**Task**
Everything from the line containing "What OpenSCAD source" through the line containing "on the ground." should be repeated exactly, and nothing else from the data.

**Task data**

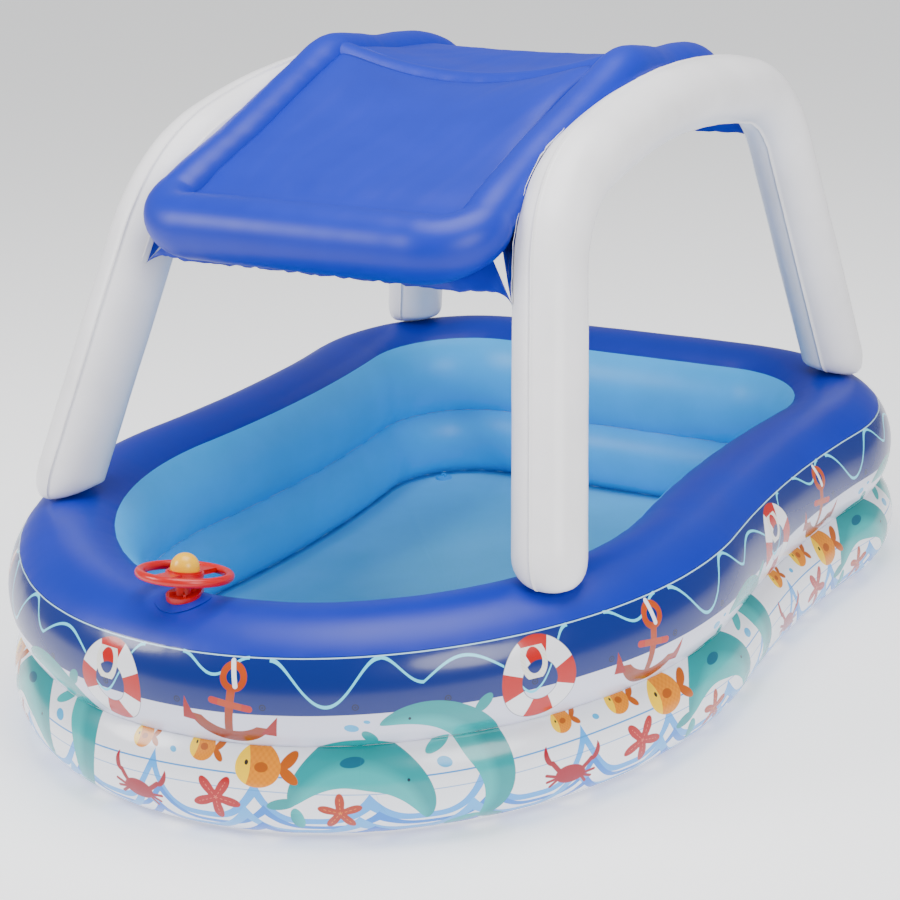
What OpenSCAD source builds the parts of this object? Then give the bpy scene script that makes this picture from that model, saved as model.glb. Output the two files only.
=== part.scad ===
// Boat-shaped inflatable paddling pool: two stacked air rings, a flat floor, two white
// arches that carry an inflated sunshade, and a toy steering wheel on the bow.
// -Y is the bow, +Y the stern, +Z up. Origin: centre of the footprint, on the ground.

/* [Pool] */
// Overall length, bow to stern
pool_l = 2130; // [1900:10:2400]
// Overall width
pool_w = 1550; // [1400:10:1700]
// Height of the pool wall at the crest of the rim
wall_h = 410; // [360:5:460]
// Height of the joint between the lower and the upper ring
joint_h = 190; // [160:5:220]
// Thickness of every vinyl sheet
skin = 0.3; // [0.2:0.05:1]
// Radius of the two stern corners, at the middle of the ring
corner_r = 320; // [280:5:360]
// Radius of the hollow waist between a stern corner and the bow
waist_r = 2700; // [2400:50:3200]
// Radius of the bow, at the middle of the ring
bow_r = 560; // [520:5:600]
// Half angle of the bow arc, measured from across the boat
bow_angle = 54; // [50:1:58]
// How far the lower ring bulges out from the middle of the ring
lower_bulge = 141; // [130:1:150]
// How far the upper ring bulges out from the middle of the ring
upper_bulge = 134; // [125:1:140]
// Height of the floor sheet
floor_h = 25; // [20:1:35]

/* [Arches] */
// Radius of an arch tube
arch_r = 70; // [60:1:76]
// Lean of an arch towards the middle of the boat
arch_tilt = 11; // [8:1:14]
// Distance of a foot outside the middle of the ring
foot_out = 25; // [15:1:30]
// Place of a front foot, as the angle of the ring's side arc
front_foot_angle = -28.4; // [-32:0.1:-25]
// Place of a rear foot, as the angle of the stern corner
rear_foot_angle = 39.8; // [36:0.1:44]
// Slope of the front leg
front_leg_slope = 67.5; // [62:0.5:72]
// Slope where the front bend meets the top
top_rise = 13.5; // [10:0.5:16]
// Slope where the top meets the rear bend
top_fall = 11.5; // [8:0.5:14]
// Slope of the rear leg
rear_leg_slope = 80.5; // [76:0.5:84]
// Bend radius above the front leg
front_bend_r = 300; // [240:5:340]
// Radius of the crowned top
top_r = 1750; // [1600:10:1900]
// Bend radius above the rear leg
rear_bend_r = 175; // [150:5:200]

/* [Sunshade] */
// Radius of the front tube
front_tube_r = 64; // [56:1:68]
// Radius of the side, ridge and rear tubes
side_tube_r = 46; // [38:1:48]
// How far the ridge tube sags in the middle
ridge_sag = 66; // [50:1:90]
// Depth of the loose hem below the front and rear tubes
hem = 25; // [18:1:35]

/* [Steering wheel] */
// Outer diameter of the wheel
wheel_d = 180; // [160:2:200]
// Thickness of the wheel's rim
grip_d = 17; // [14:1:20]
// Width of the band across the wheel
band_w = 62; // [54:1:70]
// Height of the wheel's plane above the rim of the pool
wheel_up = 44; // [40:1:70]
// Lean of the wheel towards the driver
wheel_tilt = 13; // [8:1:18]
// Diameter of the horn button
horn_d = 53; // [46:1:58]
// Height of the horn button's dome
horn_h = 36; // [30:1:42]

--

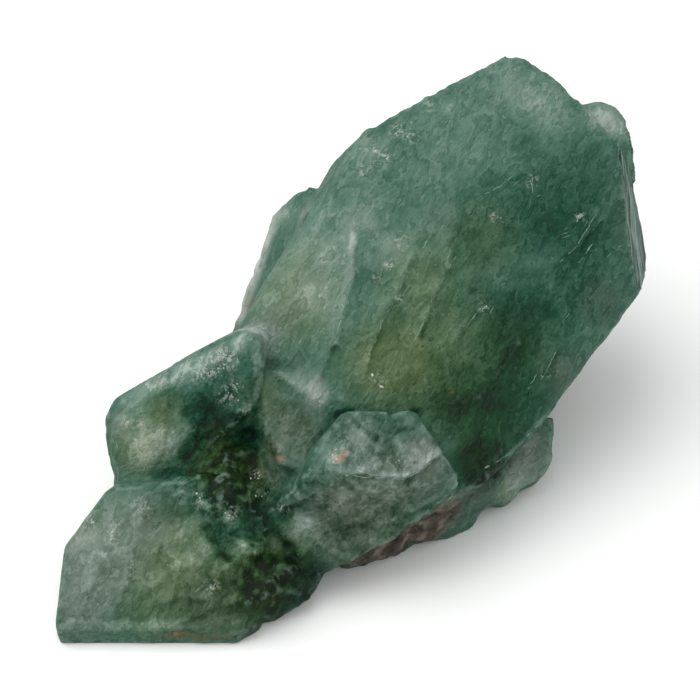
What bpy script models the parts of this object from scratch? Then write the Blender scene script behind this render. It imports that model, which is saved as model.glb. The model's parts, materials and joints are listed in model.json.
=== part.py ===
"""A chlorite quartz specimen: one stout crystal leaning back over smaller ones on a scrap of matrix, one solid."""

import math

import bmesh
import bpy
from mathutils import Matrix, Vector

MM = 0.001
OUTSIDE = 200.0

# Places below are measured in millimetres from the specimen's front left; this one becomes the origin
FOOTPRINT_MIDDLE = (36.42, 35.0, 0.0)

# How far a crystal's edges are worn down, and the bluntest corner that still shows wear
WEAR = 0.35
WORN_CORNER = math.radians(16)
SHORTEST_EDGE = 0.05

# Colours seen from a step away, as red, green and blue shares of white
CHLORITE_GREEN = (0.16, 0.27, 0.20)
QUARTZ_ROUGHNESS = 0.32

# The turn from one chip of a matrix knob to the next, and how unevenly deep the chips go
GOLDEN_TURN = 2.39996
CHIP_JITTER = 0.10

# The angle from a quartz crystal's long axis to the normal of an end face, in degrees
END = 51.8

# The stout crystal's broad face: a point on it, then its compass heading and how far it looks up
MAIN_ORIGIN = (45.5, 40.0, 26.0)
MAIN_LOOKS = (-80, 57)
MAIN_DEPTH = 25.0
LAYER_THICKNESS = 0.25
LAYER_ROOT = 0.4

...

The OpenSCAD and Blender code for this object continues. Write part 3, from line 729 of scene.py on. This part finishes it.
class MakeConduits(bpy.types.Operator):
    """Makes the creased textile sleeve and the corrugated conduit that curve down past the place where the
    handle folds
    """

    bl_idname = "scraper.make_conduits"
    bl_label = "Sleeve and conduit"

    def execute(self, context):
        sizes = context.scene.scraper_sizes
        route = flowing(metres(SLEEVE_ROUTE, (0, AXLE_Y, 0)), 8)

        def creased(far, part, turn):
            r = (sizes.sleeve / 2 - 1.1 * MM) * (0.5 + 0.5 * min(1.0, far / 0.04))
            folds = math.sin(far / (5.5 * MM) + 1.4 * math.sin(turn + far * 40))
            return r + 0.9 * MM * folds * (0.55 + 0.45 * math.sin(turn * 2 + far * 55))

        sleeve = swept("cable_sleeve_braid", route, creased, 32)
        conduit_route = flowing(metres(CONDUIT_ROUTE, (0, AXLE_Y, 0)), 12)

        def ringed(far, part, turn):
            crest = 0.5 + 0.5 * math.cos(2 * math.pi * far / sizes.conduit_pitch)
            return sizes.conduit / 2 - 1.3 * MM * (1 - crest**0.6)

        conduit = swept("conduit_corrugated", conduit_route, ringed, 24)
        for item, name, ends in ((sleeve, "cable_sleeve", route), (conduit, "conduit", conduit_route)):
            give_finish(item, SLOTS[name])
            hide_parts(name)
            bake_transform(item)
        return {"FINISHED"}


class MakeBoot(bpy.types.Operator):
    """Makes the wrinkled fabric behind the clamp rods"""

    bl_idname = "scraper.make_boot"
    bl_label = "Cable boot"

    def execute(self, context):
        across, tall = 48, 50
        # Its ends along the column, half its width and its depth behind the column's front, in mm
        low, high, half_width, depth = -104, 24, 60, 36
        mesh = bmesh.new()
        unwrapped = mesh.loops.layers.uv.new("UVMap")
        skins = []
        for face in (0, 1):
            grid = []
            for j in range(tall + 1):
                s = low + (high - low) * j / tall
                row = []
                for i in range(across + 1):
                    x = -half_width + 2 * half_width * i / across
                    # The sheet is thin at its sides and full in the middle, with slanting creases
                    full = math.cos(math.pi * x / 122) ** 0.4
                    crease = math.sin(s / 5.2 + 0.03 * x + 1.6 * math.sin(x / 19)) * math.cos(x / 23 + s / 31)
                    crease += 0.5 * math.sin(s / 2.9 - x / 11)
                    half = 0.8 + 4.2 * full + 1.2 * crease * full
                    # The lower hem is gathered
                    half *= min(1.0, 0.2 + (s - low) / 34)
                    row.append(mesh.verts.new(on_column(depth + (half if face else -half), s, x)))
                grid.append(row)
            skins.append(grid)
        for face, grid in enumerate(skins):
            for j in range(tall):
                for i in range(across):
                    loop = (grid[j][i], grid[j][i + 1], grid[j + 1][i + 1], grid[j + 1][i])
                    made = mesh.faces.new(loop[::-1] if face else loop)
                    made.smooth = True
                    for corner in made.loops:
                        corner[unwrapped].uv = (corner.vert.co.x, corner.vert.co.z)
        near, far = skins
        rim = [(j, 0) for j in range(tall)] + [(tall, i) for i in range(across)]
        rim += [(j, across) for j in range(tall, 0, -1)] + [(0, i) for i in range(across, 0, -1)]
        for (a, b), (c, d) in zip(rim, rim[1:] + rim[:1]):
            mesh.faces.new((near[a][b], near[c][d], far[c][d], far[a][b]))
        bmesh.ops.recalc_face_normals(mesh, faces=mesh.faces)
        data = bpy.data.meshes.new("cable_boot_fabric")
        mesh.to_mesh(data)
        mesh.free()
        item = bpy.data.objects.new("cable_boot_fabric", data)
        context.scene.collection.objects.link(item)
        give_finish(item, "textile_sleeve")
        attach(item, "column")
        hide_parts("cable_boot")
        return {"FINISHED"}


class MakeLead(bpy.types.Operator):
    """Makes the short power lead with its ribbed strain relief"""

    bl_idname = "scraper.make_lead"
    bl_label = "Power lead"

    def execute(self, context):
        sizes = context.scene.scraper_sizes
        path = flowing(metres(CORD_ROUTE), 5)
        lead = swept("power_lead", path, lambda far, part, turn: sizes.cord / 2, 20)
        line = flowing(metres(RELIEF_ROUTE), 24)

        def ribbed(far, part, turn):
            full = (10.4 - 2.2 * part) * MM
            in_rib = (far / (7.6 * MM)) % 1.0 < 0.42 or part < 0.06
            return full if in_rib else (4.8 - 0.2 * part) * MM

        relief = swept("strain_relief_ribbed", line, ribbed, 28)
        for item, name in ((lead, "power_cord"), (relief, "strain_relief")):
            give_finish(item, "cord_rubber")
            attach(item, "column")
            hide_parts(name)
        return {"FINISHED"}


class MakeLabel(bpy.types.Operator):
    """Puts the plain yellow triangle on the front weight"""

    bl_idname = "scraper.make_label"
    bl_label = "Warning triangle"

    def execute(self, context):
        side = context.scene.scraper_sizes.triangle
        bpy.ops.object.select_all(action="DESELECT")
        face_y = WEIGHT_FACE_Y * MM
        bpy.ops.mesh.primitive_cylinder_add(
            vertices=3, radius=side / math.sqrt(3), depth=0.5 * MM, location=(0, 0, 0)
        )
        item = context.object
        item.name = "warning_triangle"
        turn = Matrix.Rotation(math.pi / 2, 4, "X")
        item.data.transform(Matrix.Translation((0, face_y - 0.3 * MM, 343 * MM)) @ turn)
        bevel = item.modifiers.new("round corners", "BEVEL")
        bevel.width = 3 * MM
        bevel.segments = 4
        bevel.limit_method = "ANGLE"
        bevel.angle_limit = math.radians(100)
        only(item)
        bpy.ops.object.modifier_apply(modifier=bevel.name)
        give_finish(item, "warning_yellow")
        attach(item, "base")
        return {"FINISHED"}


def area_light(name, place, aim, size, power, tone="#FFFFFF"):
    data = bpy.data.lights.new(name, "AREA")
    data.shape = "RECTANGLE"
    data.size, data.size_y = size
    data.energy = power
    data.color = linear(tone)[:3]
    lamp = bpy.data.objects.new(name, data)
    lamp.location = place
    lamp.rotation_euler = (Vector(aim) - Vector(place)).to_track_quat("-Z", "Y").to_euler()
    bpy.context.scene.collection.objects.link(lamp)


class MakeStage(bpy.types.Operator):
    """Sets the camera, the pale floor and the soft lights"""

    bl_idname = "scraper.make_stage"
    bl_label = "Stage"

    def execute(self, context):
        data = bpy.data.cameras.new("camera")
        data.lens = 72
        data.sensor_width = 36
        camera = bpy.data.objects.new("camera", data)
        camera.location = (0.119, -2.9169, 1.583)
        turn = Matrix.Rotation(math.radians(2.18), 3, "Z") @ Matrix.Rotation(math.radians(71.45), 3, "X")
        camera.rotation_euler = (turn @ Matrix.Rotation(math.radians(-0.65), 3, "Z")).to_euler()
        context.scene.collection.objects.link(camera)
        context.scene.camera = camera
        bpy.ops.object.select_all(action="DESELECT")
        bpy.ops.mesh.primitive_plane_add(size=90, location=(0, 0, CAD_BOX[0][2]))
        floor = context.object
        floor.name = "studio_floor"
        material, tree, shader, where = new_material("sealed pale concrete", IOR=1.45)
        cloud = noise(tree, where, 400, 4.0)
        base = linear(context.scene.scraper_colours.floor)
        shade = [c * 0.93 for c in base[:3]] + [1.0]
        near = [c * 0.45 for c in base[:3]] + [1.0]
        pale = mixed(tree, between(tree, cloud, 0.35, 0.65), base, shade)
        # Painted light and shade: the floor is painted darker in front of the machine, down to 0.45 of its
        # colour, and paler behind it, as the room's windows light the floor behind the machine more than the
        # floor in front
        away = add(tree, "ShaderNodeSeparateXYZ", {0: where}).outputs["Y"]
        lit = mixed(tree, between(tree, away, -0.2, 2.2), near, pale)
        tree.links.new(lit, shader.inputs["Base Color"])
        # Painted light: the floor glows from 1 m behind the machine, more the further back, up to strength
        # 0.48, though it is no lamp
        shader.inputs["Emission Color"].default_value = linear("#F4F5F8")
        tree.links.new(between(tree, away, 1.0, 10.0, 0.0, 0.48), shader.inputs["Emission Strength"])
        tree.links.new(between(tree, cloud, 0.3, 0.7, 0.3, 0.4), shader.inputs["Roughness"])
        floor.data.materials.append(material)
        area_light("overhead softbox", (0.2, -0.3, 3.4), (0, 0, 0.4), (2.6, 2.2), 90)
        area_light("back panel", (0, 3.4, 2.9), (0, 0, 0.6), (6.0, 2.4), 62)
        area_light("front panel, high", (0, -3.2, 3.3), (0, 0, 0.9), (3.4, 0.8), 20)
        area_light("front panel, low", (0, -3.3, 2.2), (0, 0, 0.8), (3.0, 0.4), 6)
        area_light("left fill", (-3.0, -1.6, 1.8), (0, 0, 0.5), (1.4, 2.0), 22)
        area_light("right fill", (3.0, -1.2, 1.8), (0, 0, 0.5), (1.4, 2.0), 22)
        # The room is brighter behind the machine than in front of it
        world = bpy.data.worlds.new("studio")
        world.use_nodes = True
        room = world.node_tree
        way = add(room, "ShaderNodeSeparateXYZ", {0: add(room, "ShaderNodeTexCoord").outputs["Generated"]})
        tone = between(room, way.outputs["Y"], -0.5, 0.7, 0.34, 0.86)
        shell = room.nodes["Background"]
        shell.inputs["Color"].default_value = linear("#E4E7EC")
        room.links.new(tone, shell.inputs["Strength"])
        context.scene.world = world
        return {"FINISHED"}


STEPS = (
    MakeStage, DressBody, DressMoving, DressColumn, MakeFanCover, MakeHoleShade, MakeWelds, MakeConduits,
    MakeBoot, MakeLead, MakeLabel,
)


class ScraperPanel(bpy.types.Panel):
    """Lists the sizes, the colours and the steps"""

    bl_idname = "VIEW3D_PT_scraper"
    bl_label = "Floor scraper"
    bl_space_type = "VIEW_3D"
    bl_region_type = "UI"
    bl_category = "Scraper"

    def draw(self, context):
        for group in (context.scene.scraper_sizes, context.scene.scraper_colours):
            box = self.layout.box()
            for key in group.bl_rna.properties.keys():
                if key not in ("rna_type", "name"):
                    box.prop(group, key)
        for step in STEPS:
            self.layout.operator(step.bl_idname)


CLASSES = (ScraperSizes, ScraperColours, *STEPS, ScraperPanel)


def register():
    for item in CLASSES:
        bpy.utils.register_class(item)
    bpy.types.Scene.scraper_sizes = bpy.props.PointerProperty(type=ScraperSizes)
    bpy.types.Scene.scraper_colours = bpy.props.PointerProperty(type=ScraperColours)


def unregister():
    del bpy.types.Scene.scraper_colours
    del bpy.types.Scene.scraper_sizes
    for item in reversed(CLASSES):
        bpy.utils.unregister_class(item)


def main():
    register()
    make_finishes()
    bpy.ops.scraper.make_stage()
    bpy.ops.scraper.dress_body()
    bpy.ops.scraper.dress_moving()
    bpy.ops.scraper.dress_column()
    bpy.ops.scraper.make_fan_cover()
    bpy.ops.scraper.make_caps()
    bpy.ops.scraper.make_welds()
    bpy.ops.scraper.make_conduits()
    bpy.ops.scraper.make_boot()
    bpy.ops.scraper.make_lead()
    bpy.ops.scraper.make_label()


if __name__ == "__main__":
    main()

**Solved exercise**
What OpenSCAD source builds the parts of this object? Then give the bpy scene script that makes this picture from that model, saved as model.glb. Output the two files only.
=== part.scad ===
// Boat-shaped inflatable paddling pool: two stacked air rings, a flat floor, two white
// arches that carry an inflated sunshade, and a toy steering wheel on the bow.
// -Y is the bow, +Y the stern, +Z up. Origin: centre of the footprint, on the ground.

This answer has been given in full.